Required work >> For this exercise, write out exactly, and only, the lines running from the line that contains "base_front();" through the line that contains "low, high = Vector((1e9,)".

** Start of Data lines **

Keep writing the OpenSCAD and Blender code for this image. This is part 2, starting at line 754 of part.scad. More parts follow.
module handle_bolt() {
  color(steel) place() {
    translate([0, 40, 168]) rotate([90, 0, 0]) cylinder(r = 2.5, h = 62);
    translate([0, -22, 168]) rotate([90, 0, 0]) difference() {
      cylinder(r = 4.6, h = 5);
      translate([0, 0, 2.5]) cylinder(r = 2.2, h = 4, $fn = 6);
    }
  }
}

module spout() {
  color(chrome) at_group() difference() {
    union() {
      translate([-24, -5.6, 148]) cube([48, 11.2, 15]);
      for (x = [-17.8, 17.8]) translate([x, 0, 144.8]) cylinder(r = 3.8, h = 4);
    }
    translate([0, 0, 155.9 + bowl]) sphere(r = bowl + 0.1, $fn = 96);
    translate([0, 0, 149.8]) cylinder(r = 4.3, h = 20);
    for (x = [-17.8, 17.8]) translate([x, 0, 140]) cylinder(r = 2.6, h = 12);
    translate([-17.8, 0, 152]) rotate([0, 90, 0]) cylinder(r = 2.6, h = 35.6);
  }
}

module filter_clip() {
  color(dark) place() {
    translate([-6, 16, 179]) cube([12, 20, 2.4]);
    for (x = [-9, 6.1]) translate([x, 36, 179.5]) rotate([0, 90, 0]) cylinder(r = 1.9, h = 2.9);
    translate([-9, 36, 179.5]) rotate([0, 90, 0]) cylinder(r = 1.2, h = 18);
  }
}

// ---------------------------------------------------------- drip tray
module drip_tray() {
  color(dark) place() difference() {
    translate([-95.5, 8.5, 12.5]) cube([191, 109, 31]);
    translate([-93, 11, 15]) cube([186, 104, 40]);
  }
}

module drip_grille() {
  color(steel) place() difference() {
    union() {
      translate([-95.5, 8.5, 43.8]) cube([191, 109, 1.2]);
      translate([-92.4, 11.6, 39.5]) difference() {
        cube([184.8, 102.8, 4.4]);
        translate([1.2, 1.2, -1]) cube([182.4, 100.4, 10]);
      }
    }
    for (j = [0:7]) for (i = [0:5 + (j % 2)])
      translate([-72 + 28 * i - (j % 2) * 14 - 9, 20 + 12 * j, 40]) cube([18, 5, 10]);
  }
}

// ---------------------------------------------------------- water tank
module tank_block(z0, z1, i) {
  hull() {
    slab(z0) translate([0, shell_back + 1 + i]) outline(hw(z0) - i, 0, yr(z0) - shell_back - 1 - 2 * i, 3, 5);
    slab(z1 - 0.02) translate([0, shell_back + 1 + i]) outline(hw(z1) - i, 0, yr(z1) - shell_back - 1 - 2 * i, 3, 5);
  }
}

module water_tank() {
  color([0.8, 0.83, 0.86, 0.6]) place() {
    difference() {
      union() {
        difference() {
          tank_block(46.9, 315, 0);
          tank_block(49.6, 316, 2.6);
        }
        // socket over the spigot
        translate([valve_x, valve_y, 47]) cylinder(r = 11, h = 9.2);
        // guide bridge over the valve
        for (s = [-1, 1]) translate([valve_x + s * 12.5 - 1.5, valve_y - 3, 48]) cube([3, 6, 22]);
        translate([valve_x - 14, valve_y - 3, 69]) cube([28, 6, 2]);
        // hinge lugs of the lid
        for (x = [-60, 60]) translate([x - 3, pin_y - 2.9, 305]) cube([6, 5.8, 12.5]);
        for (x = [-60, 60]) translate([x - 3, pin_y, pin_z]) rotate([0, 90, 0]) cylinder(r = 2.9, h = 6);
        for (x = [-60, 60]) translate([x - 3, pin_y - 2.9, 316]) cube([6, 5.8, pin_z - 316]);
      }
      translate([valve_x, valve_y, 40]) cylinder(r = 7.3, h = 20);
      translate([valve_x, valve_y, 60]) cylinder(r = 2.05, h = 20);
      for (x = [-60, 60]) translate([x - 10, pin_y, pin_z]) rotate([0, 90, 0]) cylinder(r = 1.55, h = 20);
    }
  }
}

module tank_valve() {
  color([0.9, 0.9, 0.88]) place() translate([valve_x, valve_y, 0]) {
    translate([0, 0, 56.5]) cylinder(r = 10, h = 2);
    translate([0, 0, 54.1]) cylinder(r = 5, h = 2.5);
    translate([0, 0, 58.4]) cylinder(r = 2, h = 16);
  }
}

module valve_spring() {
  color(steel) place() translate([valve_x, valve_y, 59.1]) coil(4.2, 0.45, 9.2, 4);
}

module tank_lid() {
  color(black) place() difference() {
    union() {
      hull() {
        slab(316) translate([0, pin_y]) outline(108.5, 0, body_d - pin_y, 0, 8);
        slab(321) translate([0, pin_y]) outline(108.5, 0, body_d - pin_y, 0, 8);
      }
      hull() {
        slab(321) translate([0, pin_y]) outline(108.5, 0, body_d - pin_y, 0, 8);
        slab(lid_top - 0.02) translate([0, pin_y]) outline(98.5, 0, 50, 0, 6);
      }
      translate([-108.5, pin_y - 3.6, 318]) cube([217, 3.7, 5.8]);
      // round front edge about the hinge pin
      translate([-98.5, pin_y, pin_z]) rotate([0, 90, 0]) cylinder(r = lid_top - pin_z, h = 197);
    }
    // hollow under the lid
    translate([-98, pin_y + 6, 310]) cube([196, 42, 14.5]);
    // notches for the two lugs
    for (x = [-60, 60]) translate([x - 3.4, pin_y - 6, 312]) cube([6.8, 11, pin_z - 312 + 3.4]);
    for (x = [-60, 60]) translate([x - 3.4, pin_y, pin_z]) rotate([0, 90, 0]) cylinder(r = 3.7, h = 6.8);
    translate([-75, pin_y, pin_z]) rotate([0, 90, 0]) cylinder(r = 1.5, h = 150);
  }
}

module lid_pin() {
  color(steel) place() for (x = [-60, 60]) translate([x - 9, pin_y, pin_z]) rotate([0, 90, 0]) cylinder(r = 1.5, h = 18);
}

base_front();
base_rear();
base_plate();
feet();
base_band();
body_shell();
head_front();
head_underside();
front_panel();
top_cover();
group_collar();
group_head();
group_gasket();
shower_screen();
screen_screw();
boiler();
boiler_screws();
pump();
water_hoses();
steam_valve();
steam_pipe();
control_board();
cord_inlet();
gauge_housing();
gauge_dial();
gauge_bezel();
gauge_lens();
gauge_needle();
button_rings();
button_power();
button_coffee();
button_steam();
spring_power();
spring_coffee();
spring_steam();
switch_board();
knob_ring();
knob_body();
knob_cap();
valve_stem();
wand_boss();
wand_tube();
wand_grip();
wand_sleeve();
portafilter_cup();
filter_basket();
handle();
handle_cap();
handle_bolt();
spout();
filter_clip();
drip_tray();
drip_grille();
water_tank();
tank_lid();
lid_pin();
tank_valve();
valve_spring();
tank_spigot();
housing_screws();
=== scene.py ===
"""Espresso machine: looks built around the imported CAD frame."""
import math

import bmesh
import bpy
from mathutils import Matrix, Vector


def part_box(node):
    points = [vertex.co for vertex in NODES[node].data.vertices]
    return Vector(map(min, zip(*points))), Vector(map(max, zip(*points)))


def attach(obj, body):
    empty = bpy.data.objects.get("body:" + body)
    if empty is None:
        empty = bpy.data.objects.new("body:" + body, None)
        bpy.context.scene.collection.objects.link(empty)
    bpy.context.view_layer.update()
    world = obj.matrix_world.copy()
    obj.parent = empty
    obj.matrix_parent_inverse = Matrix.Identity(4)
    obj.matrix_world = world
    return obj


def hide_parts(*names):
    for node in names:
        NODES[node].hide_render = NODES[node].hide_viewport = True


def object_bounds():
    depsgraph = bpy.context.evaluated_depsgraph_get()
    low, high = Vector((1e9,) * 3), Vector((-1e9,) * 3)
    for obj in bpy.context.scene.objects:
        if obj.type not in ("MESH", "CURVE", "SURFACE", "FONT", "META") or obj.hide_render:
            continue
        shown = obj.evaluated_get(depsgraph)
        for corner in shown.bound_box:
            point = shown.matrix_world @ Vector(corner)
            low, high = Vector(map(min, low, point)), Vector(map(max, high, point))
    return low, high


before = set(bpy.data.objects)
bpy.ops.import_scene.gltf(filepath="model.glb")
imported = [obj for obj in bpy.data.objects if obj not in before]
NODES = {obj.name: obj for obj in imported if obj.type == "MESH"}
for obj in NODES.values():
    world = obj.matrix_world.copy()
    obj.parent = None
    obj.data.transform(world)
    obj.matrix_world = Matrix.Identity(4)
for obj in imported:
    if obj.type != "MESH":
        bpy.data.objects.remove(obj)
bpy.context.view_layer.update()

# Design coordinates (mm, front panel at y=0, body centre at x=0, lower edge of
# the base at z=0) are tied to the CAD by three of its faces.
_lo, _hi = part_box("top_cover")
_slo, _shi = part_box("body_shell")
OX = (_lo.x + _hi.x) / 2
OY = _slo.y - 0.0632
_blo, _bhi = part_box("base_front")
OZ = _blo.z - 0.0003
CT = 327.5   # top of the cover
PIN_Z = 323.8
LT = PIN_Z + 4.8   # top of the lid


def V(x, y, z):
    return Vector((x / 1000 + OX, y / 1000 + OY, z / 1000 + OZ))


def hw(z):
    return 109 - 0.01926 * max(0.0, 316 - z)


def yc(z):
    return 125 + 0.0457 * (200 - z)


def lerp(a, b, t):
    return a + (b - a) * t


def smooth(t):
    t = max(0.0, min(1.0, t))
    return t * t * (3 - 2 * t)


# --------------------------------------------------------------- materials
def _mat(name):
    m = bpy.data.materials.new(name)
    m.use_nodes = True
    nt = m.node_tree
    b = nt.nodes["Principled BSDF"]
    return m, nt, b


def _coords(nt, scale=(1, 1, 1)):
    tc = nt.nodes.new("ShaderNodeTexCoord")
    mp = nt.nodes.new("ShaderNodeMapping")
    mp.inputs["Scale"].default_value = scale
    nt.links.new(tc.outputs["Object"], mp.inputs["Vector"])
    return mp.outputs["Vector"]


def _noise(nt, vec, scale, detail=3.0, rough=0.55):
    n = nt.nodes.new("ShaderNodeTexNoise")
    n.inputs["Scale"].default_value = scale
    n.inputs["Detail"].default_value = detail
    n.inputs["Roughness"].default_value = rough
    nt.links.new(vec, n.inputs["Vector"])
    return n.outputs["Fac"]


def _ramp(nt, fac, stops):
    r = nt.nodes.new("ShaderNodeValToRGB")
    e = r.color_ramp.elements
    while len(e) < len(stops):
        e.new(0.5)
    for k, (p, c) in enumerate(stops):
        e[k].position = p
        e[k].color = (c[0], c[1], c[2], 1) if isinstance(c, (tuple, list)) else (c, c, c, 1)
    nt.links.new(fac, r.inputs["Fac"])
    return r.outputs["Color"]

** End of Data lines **

Exercise answer >>
base_front();
base_rear();
base_plate();
feet();
base_band();
body_shell();
head_front();
head_underside();
front_panel();
top_cover();
group_collar();
group_head();
group_gasket();
shower_screen();
screen_screw();
boiler();
boiler_screws();
pump();
water_hoses();
steam_valve();
steam_pipe();
control_board();
cord_inlet();
gauge_housing();
gauge_dial();
gauge_bezel();
gauge_lens();
gauge_needle();
button_rings();
button_power();
button_coffee();
button_steam();
spring_power();
spring_coffee();
spring_steam();
switch_board();
knob_ring();
knob_body();
knob_cap();
valve_stem();
wand_boss();
wand_tube();
wand_grip();
wand_sleeve();
portafilter_cup();
filter_basket();
handle();
handle_cap();
handle_bolt();
spout();
filter_clip();
drip_tray();
drip_grille();
water_tank();
tank_lid();
lid_pin();
tank_valve();
valve_spring();
tank_spigot();
housing_screws();
=== scene.py ===
"""Espresso machine: looks built around the imported CAD frame."""
import math

import bmesh
import bpy
from mathutils import Matrix, Vector


def part_box(node):
    points = [vertex.co for vertex in NODES[node].data.vertices]
    return Vector(map(min, zip(*points))), Vector(map(max, zip(*points)))


def attach(obj, body):
    empty = bpy.data.objects.get("body:" + body)
    if empty is None:
        empty = bpy.data.objects.new("body:" + body, None)
        bpy.context.scene.collection.objects.link(empty)
    bpy.context.view_layer.update()
    world = obj.matrix_world.copy()
    obj.parent = empty
    obj.matrix_parent_inverse = Matrix.Identity(4)
    obj.matrix_world = world
    return obj


def hide_parts(*names):
    for node in names:
        NODES[node].hide_render = NODES[node].hide_viewport = True


def object_bounds():
    depsgraph = bpy.context.evaluated_depsgraph_get()
    low, high = Vector((1e9,) * 3), Vector((-1e9,) * 3)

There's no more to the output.